Pour Bernard Cathomas, patron de la Radio et Télévision romanche (RTR), la formulation même des questions du recensement explique pourquoi les chiffres sont si bas. Car ces questions ne prenaient simplement pas en compte la réalité de la pratique du romanche.

«Dans le recensement de 2000, on a posé deux questions: la langue la plus utilisée et la ‘meilleure langue’. Mais il y a de plus en plus de Romanches qui ne savent plus quelle est leur ‘meilleure langue’, explique-t-il. En réalité, il y a plus de 100.000 personnes qui parlent romanche en Suisse, un chiffre que l’on n’entend jamais.»

De réels efforts sont menés en Suisse pour préserver le romanche, et des lois existent pour le protéger. Mais même si Bernard Cathomas et Andrea Rassel soulignent un véritable renouveau de l’intérêt pour le romanche au cours de ces dernières années, en particulier parmi la jeune génération, la probabilité que le romanche disparaisse au cours des prochaines décennies n’est pas nulle.

«Cela pourrait arriver, on ne sait jamais. Tout dépend si nous parvenons à donner le tour ou non. Si la population est convaincue qu’elle veut continuer à parler romanche, elle fera un effort. Si ce n’est pas le cas, cela ne marchera pas», constate Andrea Rassel.

swissinfo, Isobel Leybold-Johnson
(Traduction de l’anglais: Bernard Léchot)

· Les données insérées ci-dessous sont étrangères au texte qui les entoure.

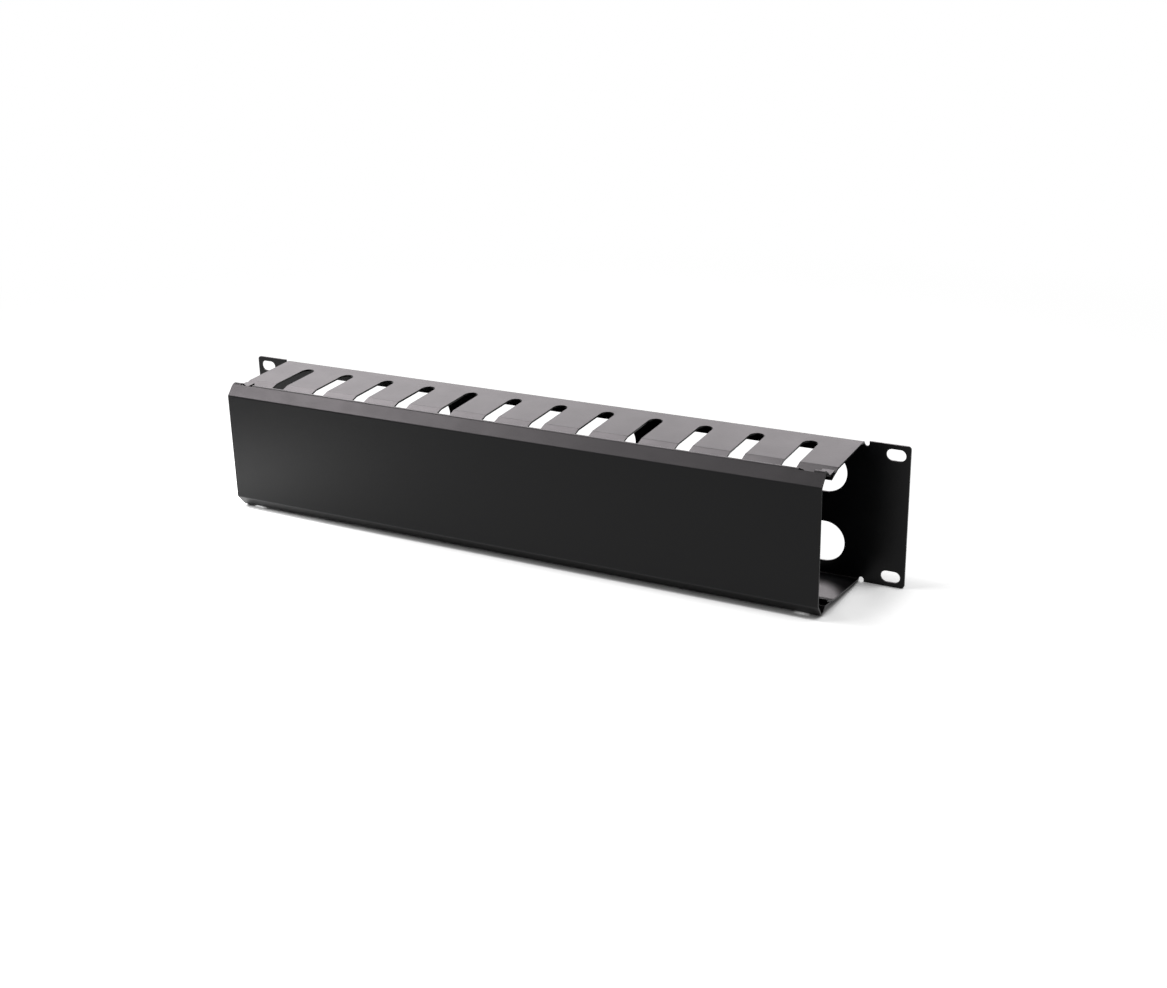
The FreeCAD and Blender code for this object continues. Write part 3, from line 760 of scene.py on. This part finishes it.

Selon les chiffres du recensement fédéral 2000:
0,5% de la population suisse parle romanche.
En quantité de locuteurs, le romanche est la 11ème langue parlée de Suisse.
Il y a plus de locuteurs serbes, croates, albanais, portugais, espagnols, anglais, turcs que romanches.
15% de la population des Grisons parle le romanche, 68% l’allemand et 10% l’italien.